Currently, I am using some simple lock-free ring buffer (lock-free is possible since I have only one consumer and one producer thread and therefore the pointers are only updated by a single thread).

#define BUF_SIZE 32768

struct buf_t { volatile int writepos; volatile void * buffer[BUF_SIZE]; 
    volatile int readpos;) };

void produce (buf_t *b, void * e) {
    int next = (b->writepos+1) % BUF_SIZE;
    while (b->readpos == next); // queue is full. wait
    b->buffer[b->writepos] = e; b->writepos = next;
}

void * consume (buf_t *b) {
    while (b->readpos == b->writepos); // nothing to consume. wait
    int next = (b->readpos+1) % BUF_SIZE;
    void * res = b->buffer[b->readpos]; b->readpos = next;
    return res;
}

buf_t *alloc () {
    buf_t *b = (buf_t *)malloc(sizeof(buf_t));
    b->writepos = 0; b->readpos = 0; return b;
}

However, this implementation is not yet fast enough and should be optimized further.

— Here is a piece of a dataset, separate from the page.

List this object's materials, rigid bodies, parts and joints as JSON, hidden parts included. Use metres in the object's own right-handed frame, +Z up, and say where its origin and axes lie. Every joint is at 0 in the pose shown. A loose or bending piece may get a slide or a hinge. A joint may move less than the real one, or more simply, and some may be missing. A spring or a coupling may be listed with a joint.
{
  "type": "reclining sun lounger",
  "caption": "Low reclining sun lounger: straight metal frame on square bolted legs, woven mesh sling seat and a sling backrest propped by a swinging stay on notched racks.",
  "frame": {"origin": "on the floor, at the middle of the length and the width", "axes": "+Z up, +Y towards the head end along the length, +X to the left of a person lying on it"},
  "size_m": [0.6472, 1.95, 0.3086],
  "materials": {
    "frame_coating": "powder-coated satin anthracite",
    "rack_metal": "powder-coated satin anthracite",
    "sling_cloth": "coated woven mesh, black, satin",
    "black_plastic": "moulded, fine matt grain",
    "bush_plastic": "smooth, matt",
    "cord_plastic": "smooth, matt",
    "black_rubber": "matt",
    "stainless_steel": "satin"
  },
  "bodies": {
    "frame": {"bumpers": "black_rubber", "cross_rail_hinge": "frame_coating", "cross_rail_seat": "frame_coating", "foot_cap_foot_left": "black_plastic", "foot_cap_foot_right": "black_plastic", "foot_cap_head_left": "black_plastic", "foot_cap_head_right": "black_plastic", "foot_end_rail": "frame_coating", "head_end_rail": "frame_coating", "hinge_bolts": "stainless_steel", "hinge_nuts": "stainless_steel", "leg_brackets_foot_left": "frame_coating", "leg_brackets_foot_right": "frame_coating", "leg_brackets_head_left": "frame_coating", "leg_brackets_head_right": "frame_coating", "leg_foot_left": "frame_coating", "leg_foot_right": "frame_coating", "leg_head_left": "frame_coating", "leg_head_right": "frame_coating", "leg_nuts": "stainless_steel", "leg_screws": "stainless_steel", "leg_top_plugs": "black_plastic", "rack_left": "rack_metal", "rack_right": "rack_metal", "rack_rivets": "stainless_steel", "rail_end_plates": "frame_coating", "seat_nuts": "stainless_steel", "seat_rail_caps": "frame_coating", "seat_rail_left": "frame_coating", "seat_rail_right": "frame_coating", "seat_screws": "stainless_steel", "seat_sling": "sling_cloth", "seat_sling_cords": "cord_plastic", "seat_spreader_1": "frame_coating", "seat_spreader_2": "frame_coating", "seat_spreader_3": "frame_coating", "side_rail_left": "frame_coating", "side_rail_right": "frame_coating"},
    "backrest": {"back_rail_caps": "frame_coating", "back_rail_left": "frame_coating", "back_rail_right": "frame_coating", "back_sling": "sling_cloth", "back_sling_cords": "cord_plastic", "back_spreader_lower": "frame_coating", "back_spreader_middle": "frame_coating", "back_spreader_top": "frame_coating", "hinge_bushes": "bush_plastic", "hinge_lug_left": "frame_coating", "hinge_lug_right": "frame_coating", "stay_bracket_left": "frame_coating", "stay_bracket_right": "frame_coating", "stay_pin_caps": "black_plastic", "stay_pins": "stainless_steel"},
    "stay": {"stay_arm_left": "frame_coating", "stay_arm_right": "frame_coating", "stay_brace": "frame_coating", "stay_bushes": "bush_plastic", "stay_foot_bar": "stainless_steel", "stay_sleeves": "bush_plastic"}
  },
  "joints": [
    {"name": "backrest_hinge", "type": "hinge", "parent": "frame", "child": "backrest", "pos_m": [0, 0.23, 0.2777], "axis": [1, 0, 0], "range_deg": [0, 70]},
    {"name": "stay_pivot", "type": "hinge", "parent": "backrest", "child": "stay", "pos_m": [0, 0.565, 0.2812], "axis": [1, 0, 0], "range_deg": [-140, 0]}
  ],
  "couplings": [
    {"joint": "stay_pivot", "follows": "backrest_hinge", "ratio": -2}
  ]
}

I’ve tried with different BUF_SIZE values and got some speed-up. Additionaly, I’ve moved writepos before the buffer and readpos after the buffer to ensure that both variables are on different cache lines which resulted also in some speed.

What I need is a speedup of about 400 %. Do you have any ideas how I could achieve this using things like padding etc?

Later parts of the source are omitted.